Needless to say, I'll be eagerly watching future kicks - even if I've already seem them in the past. Perhaps when someone kicks the deciding goal in the World Cup finals this Sunday, or the next NFL kicker to hit a last second game winner, or the kid down the street hits a grand-slam homerun in kickball, it could stir memories of Johan Cruyff, Jan Stenerud, or Jonny Wilkinson, or it might harken back to a legendary kick by Beowulf, Buddha, or Hunahpu.

Saturday, July 3, 2010

Quarter Goals: Germany & Spain

In a match that was expected by most to be much closer in score, Germany put together a very strong team effort and readily dispensed of Argentina. In a match that turned out to be much closer in score than many expected, Spain edged Paraquay with a late goal. From a continental perspective, all three European quarter-finalists have advanced to the semi-finals. As always, we turn to the goal scorers for commentary on the matches:

Germany 4-0 Argentina
"What's happened today is obviously just unbelievable. After you've played Argentina off the park and beaten them 4-0, you're basically speechless. The star today was definitely the team yet again. We're all playing at the limit; every one of us is giving everything for the cause. I hope my teammates do everything right in the semifinal, and maybe I'll score again in the final."
"Look at the names on paper and Argentina are stronger than us. But it was the same with England. They had more experience and bigger names but that didn’t show on the pitch. We have a great team and we can definitely go out and do what we did in our last game."
"We play with so much happiness and that is good."
"I do have 14 goals now like Gerd Mueller but Mueller played at only two World Cups and this is already my third. That's why the comparison is unfair....
I am just pleased that we are in the semifinals, that was our target. I am sure that I will reach 102 caps at this tournament. If we don't make the finals, we'll play at least for third place."

Spain 1-0 Paraguay
"I live to score, so you can say I'm pretty happy. Things are working out, so let's just hope it continues on this way....
We're not at all [worried about Torres], since we know what a great player he is. Surely he'll be back to his best as he was against Germany [in the 2008 final]. For sure in the next game, he'll reappear and help us get to the final."
"We have time now to put the work in to get to the final and Germany will not be pleased that they have to play Spain. The match against Paraguay was our most difficult so far and we know that when our opponent sits back and defends it is tough for us but we came through and the important thing is that the team is still alive....
Things are going well and I hope they continue to do so. The goals are important but if you win by a big margin and you score once or twice it doesn't have the same value."

Friday, July 2, 2010

Quarter Goals: Netherlands & Uruguay

Advancing to the World Cup semi-finals is newsworthy in and of itself. Doing so by beating Brazil is doubly so. That's exactly what the Netherlands did, overcoming a first half deficit in the process. In the semis they'll face a Uruguay team that won their match over continental favorite Ghana in a dramatic conclusion - and not just dramatic for the moment, but dramatic for the ages.

Netherlands 2-1 Brazil
"The first half was excellent.
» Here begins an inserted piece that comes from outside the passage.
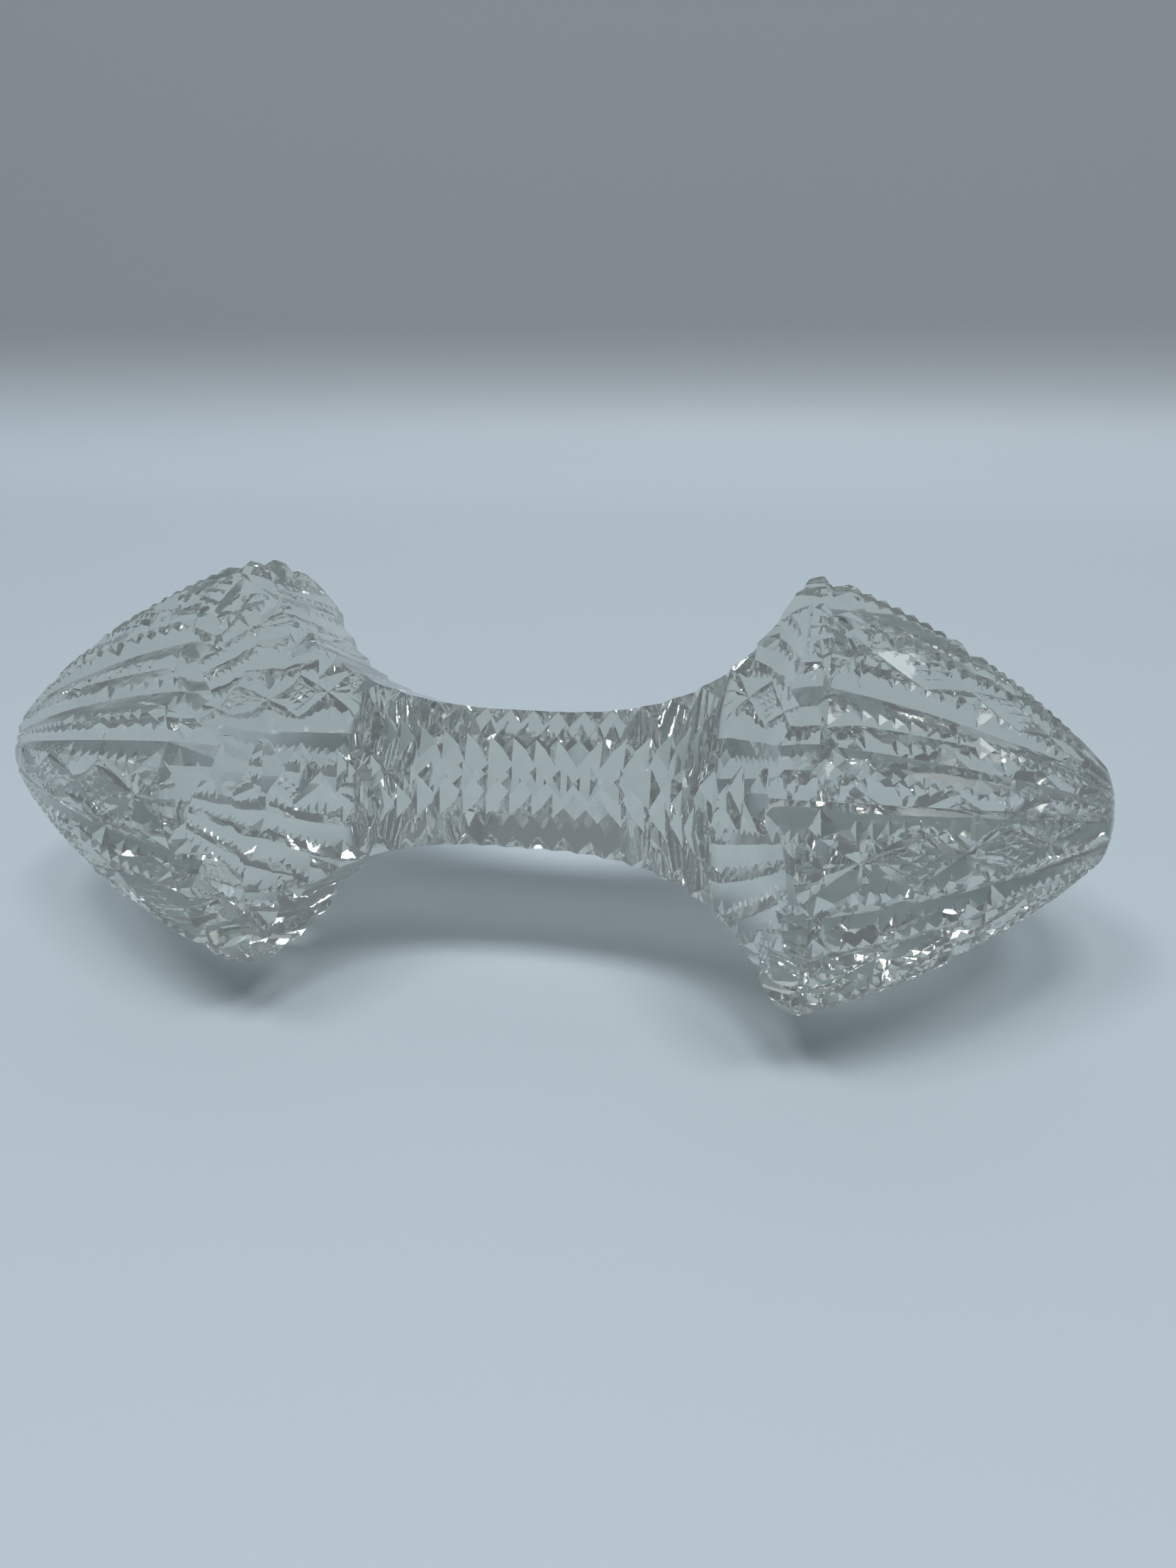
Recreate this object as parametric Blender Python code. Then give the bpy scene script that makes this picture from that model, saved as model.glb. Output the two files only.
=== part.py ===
"""A cut lead-crystal dumbbell: two pointed heads on a six-sided grip, one piece of solid glass.

The long axis runs along +X, level, with its middle over the origin. The heads rest on z = 0.
A place on the glass is given by s, the distance from the nearer tip along the axis, and by the
turn from the grip ridge below it. The same sixth of the pattern repeats six times round the axis.
"""

import math

import bpy
import numpy as np

# Driving dimensions, in metres
LENGTH = 0.190
HALF = LENGTH / 2

NOSE_ARC = 0.114  # radius of the ogive's side
NOSE_ARC_MIDDLE = 0.083  # where the ogive would be widest, from the tip
GIRDLE_AT = 0.0465  # widest crest of a head, from the tip
GIRDLE_RADIUS = 0.0359
HEEL_LENGTH = 0.0135  # past the girdle the radius falls by the distance squared over this
HEEL_END = 0.0534  # the furthest that the flats leave any of this, from the tip
TIP_DOME = 0.0009  # the tip is rounded off over this length

SIDES = 6
GRIP_APOTHEM = 0.01158  # from the axis to a flat, at mid length
GRIP_STRAIGHT = 0.0043  # the flats are level this far each way from the middle
FLARE_GAIN = 0.00161  # the flats then rise to the heads as a hyperbolic cosine
FLARE_LENGTH = 0.012

NOTCH_PITCH = 0.0039  # along a grip ridge, at mid length
NOTCH_PITCH_GROWTH = 0.00013  # for each notch away from the middle, squared
NOTCHES_EACH_WAY = 9

GROOVE_SHARE = 0.075  # depth of a head's long mitres, as a share of the radius there
STAR_SHARE = 0.05  # depth of a star's middle
STARS_AT = (0.0115, 0.0226, 0.039)  # star middles, from the tip
RIDGE_NOTCH_AT = 0.0452  # the one large notch across each prism ridge, from the tip
RIDGE_NOTCH_SHARE = 0.05  # its depth
RIDGE_NOTCH_ENDS = (0.0429, 0.0476)  # where it runs out on the crest

COLUMNS_PER_SIDE = 8
COLUMNS = SIDES * COLUMNS_PER_SIDE
MITRE_COLUMNS = (0, 2, 4)  # both borders of the prism panel, and its middle
PRISM_COLUMNS = (1, 3)  # the two ridges between them
STAR_COLUMN = 6  # the middle of the star panel
FIRST_RIDGE = math.radians(30)  # of the grip ridge above the front, from level

# Rows of points between the stars, from the tip
PLAIN_ROWS = (0.0026, 0.0052, 0.0082, 0.0170, 0.0310)


def nose_radius(s):
    """Radius of a head's uncut ogive: an arc, with the tip and the girdle rounded off."""
    if s > GIRDLE_AT:
        return GIRDLE_RADIUS - (min(s, HEEL_END) - GIRDLE_AT) ** 2 / HEEL_LENGTH
    base = GIRDLE_RADIUS - math.sqrt(NOSE_ARC**2 - (NOSE_ARC_MIDDLE - GIRDLE_AT) ** 2)
    arc = base + math.sqrt(NOSE_ARC**2 - (NOSE_ARC_MIDDLE - s) ** 2)
    return arc * math.sqrt(min(1.0, (s + TIP_DOME / 2) / (2 * TIP_DOME)))


def flat_distance(x):
    """Distance from the axis to the middle of a grip flat."""
    along = max(abs(x) - GRIP_STRAIGHT, 0.0)
    return GRIP_APOTHEM + FLARE_GAIN * (math.cosh(along / FLARE_LENGTH) - 1)


def grip_radius(x, column):
    """Radius of the six-sided grip at a column, on its flats."""
    turn = (column % COLUMNS_PER_SIDE) * math.tau / COLUMNS
    return flat_distance(x) / math.cos(math.pi / SIDES - turn)


def girdle_place(column):
    """The s at which a flat runs out through the ogive, found by halving."""
    near, far = GIRDLE_AT - 0.004, HALF
    for _ in range(40):
        middle = (near + far) / 2
        if grip_radius(HALF - middle, column) > nose_radius(middle):
            near = middle
        else:
            far = middle
    return middle


def cut_share(s, column):
    """How much of the radius the cutting has taken away, on a head."""
    place = column % COLUMNS_PER_SIDE
    fade = min(1.0, s / STARS_AT[0])
    if place in MITRE_COLUMNS:
        return GROOVE_SHARE * fade
    if place == STAR_COLUMN and s in STARS_AT:
        return STAR_SHARE * fade
    if place in PRISM_COLUMNS and s == RIDGE_NOTCH_AT:
        return RIDGE_NOTCH_SHARE
    return 0.0


def head_row(s):
    """One ring of a head: (x from the middle, radius) for each column."""
    return [(HALF - s, nose_radius(s) * (1 - cut_share(s, j))) for j in range(COLUMNS)]


def girdle_row():
    """The scalloped ring where the head meets the flats."""
    ring = []
    for column in range(COLUMNS):
        s = girdle_place(column)
        radius = nose_radius(s) * (1 - cut_share(s, column))
        while grip_radius(HALF - s, column) > radius:
            s += 0.0001
        ring.append((HALF - s, radius))
    return ring


def ridge_arc_to_x(arc):
    """The x reached after running this far along a grip ridge from the middle."""
    x, run, step = 0.0, 0.0, 0.0001
    while run < arc:
        rise = grip_radius(x + step, 0) - grip_radius(x, 0)
        run += math.hypot(step, rise)
        x += step
    return x


def notch_row(x, is_valley):
    """One ring of the grip: the ridges are sharp at a crest and cut down at a valley."""
    ring = []
    for column in range(COLUMNS):
        radius = grip_radius(x, column)
        if is_valley and column % COLUMNS_PER_SIDE == 0:
            radius = grip_radius(x, 1) * math.cos(math.tau / COLUMNS)
        ring.append((x, radius))
    return ring


def half_rings():
    """Rings from the middle of the grip to the tip on the +X side."""
    rings = [notch_row(0.0, True)]
    for step in range(1, 2 * NOTCHES_EACH_WAY + 1):
        count = step / 2
        arc = NOTCH_PITCH * count + NOTCH_PITCH_GROWTH * count**2
        rings.append(notch_row(ridge_arc_to_x(arc), step % 2 == 0))
    rings.append(girdle_row())
    notch = (RIDGE_NOTCH_AT, *RIDGE_NOTCH_ENDS)
    places = sorted((*PLAIN_ROWS, *STARS_AT, *notch, TIP_DOME), reverse=True)
    rings.extend(head_row(s) for s in places)
    return rings


def ring_points(ring, side, height):
    """World points of a ring on the +X side (side 1) or its mirror image (side -1)."""
    points = []
    for column, (x, radius) in enumerate(ring):
        turn = FIRST_RIDGE + column * math.tau / COLUMNS
        points.append((side * x, -radius * math.cos(turn), height + radius * math.sin(turn)))
    return points


def outer_triangles(points, a, b, c, d):
    """Two triangles for the quad a-b-c-d, split along the diagonal that lies further out."""
    across = np.linalg.norm((points[a] + points[c])[1:])
    other = np.linalg.norm((points[b] + points[d])[1:])
    if across >= other:
        return [(a, b, c), (a, c, d)]
    return [(a, b, d), (b, c, d)]


def dumbbell_mesh(height):
    """Points and triangles of the whole glass, with its axis at this height."""
    half = half_rings()
    rings = [ring_points(ring, -1, height) for ring in half[:0:-1]]
    rings += [ring_points(ring, 1, height) for ring in half]
    tips = [(-HALF, 0.0, height), (HALF, 0.0, height)]
    points = np.array([point for ring in rings for point in ring] + tips)

    triangles = []
    for row in range(len(rings) - 1):
        for column in range(COLUMNS):
            after = (column + 1) % COLUMNS
            here, up = row * COLUMNS, (row + 1) * COLUMNS
            corners = (here + column, up + column, up + after, here + after)
            triangles += outer_triangles(points - [0, 0, height], *corners)
    first_tip, last_tip = len(points) - 2, len(points) - 1
    last = (len(rings) - 1) * COLUMNS
    for column in range(COLUMNS):
        after = (column + 1) % COLUMNS
        triangles.append((first_tip, column, after))
        triangles.append((last_tip, last + after, last + column))
    return points, triangles


def glass_material():
    material = bpy.data.materials.new("cut_glass")
    material.use_nodes = True
    shader = material.node_tree.nodes["Principled BSDF"]
    shader.inputs["Base Color"].default_value = (0.93, 0.96, 0.95, 1)
    shader.inputs["Roughness"].default_value = 0.02
    shader.inputs["Metallic"].default_value = 0.0
    shader.inputs["IOR"].default_value = 1.545
    shader.inputs["Transmission Weight"].default_value = 1.0
    return material


def make_dumbbell():
    points, _ = dumbbell_mesh(0.0)
    height = -points[:, 2].min()  # the lowest crests of both heads touch z = 0
    points, triangles = dumbbell_mesh(height)
    mesh = bpy.data.meshes.new("glass_dumbbell")
    mesh.from_pydata(points.tolist(), [], triangles)
    mesh.validate()
    mesh.materials.append(glass_material())
    dumbbell = bpy.data.objects.new("glass_dumbbell", mesh)
    bpy.context.collection.objects.link(dumbbell)
    return dumbbell


for old in list(bpy.data.objects):
    bpy.data.objects.remove(old, do_unlink=True)
make_dumbbell()
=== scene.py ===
import math

import bpy
import numpy as np
from mathutils import Matrix, Vector


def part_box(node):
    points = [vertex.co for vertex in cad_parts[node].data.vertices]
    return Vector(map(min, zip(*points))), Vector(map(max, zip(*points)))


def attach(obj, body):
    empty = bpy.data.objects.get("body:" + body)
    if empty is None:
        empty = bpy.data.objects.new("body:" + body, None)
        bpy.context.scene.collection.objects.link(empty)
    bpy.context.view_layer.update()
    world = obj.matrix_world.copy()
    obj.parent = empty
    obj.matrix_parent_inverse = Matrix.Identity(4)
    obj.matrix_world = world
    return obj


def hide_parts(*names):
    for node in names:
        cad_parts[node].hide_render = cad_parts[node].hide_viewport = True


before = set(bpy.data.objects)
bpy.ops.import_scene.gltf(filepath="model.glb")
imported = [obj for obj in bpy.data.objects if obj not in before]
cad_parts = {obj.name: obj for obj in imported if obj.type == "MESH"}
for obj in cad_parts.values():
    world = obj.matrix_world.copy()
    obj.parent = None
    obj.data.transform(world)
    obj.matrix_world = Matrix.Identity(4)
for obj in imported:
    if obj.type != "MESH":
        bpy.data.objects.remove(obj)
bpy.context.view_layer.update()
scene = bpy.context.scene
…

Two silly balls cost us the World Cup. We lacked attention. In the first half we thought we could win by a large margin and we lacked attention in the second half."
Initially ruled a Felipe Melo own goal, the first Dutch goal was eventually credited to Wesley Sneijder:
"It seemed pretty much impossible to progress at halftime. However, we told each other during the break that we had to give it our all and that we could still make it to the semifinal. We started the second half with attacking intentions and were rewarded with a quick equalizer. I got all the time and space I needed for our second goal and I didn't hesitate to head the ball home from inside the area....
This is simply a fantastic feeling. We've beaten Brazil 2-1 to progress to the semifinals. This is a unique chance for us to go all the way. We never stopped fighting and we deserved the win after 90 minutes."
"It just slipped through from my bald head and it was a great feeling....
The first half was really difficult for us. We were 1-0 behind, a great save by our goalkeeper on Kaka kept us there. At halftime we said to each other that we had to improve things and put more pressure on the Brazilian defense. For 45 minutes we went full throttle and we were rewarded....
It was an amazing game. I think we showed the whole world how we can play. Finally we won, we beat Brazil!"

Uruguay 1(4)-1(2) Ghana
"I had a discussion with the coach. I think I was maybe a little silly. Everything is good now, everything is cool. I am always with the team. I have always given 100% to the team....
It is going to depend on the coach who plays but I am ready to give my all. On a personal level I want to leave all the negative stuff behind me and we all want to make the whole of Africa proud. We have great dedication and commitment.... It is without question the biggest game ever for Ghana. We have a chance to make history and go into a stage no African country has been before."
"I think I made the best save of the World Cup....
It's difficult to be sent off at a World Cup, it's a complicated. But the way in which I was sent off today - truth is, it was worth it."
"I've nothing to say, you know? It's part of the game....
The ball went in, it did cross the line, and the referee disallowed it. If it was our day, the referee would have seen it and whistled as a goal. Everything is hard luck....
[Suarez] is the hero now in his country because the ball was going in and he held it with his hand and unfortunately I missed the penalty, and they've come back and they've won ... But football is like that."
When Gyan hit the bar it was like...then it was penalties. It’s unbelievable what you have to feel. You have a lot of feelings and then we won....
It’s unbelievable the team, the way we work together and the way we’re doing everything and now we’re into the last four."